%%
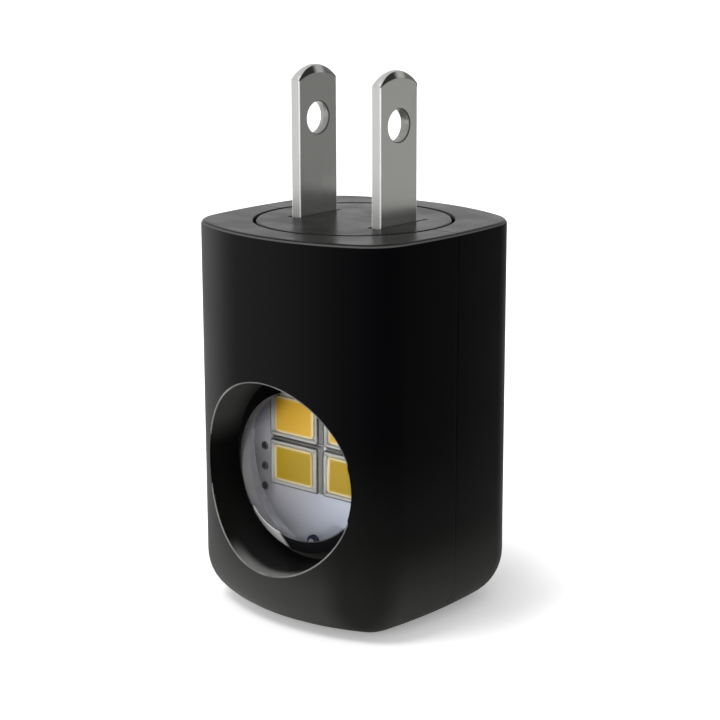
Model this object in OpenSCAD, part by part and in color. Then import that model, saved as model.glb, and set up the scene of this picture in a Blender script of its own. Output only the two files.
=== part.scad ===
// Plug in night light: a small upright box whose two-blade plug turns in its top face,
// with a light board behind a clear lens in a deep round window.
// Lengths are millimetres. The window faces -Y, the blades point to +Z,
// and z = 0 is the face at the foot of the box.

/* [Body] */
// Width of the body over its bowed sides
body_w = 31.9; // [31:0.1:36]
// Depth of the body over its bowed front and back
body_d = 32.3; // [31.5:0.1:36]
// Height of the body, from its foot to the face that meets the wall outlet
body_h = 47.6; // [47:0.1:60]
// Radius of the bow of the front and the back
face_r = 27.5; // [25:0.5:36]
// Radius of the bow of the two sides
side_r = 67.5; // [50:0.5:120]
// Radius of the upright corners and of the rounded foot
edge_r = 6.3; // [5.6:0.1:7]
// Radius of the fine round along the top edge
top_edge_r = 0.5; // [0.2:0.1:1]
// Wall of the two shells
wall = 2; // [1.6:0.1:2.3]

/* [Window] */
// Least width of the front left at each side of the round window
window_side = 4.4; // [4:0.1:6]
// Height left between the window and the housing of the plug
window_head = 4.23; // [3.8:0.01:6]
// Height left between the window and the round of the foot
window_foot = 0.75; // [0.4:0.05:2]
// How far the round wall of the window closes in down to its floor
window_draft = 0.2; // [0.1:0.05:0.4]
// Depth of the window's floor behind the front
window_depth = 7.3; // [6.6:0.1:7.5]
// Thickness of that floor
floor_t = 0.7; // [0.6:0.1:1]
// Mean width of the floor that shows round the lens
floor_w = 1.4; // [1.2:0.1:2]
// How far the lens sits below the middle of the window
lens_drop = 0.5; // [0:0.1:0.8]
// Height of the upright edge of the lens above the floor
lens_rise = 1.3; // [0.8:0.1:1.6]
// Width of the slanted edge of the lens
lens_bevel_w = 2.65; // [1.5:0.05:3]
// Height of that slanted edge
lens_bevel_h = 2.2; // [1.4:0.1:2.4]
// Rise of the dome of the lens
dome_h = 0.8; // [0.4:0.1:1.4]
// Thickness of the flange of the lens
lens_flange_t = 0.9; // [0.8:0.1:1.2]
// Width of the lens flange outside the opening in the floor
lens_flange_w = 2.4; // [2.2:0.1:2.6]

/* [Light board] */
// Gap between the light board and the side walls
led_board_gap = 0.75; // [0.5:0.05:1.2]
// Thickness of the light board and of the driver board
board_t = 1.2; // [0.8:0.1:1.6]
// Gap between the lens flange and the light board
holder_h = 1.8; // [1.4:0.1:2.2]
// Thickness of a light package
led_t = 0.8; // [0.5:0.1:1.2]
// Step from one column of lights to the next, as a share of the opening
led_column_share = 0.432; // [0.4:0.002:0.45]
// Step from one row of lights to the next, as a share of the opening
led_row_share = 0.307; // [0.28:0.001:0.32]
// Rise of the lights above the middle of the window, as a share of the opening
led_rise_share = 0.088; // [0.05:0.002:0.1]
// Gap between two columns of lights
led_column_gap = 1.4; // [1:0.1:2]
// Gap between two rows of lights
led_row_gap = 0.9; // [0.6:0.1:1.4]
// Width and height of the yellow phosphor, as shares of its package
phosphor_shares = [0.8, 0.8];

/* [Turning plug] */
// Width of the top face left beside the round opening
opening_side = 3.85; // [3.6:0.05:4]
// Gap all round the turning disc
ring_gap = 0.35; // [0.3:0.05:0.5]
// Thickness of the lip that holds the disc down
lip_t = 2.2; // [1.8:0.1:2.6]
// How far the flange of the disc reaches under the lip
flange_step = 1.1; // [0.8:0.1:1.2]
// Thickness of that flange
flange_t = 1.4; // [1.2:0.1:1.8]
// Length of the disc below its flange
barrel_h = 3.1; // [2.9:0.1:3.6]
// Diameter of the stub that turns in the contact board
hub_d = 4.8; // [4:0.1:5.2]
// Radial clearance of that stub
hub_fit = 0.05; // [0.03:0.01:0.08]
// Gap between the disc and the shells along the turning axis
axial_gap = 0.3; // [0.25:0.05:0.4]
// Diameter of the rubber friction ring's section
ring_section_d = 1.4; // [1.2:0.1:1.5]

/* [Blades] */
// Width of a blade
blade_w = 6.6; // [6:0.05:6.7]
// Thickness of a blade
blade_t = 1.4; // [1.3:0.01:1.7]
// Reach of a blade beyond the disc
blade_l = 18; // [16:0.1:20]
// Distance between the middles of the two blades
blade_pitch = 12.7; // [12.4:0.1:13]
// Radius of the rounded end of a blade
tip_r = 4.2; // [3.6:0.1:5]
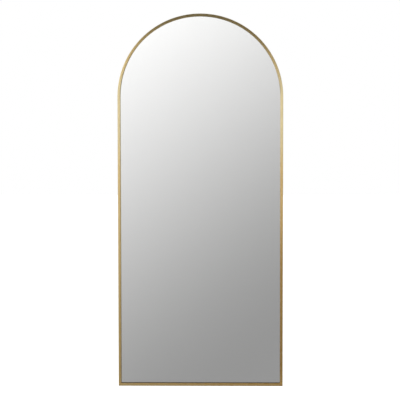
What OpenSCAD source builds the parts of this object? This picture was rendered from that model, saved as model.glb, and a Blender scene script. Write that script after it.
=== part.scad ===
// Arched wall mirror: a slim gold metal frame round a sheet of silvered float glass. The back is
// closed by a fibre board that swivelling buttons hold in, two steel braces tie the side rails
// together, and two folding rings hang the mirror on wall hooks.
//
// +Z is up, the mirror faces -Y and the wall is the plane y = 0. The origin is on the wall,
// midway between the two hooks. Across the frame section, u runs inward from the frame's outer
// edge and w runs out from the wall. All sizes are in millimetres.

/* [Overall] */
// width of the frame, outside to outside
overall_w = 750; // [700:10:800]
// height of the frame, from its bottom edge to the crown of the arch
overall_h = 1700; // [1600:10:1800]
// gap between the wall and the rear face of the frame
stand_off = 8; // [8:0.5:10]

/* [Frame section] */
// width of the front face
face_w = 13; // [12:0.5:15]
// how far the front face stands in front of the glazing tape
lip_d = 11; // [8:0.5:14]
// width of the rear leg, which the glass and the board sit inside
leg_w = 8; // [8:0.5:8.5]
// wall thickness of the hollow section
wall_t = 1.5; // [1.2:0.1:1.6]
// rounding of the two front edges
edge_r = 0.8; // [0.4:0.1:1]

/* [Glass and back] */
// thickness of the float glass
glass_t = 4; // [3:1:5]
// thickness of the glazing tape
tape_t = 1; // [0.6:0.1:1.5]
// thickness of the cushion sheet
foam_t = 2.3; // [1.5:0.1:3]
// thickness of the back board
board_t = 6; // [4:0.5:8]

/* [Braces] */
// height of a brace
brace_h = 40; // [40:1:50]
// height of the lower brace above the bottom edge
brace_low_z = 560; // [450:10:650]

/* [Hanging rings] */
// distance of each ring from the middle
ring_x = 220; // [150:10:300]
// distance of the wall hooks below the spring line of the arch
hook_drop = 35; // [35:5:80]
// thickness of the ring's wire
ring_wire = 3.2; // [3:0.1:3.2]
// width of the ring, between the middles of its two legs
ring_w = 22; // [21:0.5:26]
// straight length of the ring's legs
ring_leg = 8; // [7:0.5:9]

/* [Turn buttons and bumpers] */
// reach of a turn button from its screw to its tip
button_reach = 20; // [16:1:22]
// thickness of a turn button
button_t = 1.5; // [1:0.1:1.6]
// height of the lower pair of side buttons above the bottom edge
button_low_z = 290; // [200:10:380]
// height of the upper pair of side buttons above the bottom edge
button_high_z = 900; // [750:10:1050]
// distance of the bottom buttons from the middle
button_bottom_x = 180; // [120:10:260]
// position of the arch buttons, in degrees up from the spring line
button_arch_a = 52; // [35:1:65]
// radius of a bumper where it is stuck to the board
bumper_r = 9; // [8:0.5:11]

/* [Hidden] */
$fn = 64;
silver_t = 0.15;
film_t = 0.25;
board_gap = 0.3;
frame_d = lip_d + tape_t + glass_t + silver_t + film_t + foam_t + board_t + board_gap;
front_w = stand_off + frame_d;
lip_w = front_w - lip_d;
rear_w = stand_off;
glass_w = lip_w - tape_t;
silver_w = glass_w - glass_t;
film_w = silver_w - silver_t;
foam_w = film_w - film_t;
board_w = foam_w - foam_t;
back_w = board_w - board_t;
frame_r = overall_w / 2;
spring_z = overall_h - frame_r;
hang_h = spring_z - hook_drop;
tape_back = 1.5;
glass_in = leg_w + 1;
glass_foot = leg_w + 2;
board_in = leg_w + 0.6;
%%
Everything from the line containing "What OpenSCAD source" down to the line containing "stand_off = 8; // [8:0.5:10]" should be repeated exactly, with both end lines kept and no other lines added.

Correct response>
What OpenSCAD source builds the parts of this object? This picture was rendered from that model, saved as model.glb, and a Blender scene script. Write that script after it.
=== part.scad ===
// Arched wall mirror: a slim gold metal frame round a sheet of silvered float glass. The back is
// closed by a fibre board that swivelling buttons hold in, two steel braces tie the side rails
// together, and two folding rings hang the mirror on wall hooks.
//
// +Z is up, the mirror faces -Y and the wall is the plane y = 0. The origin is on the wall,
// midway between the two hooks. Across the frame section, u runs inward from the frame's outer
// edge and w runs out from the wall. All sizes are in millimetres.

/* [Overall] */
// width of the frame, outside to outside
overall_w = 750; // [700:10:800]
// height of the frame, from its bottom edge to the crown of the arch
overall_h = 1700; // [1600:10:1800]
// gap between the wall and the rear face of the frame
stand_off = 8; // [8:0.5:10]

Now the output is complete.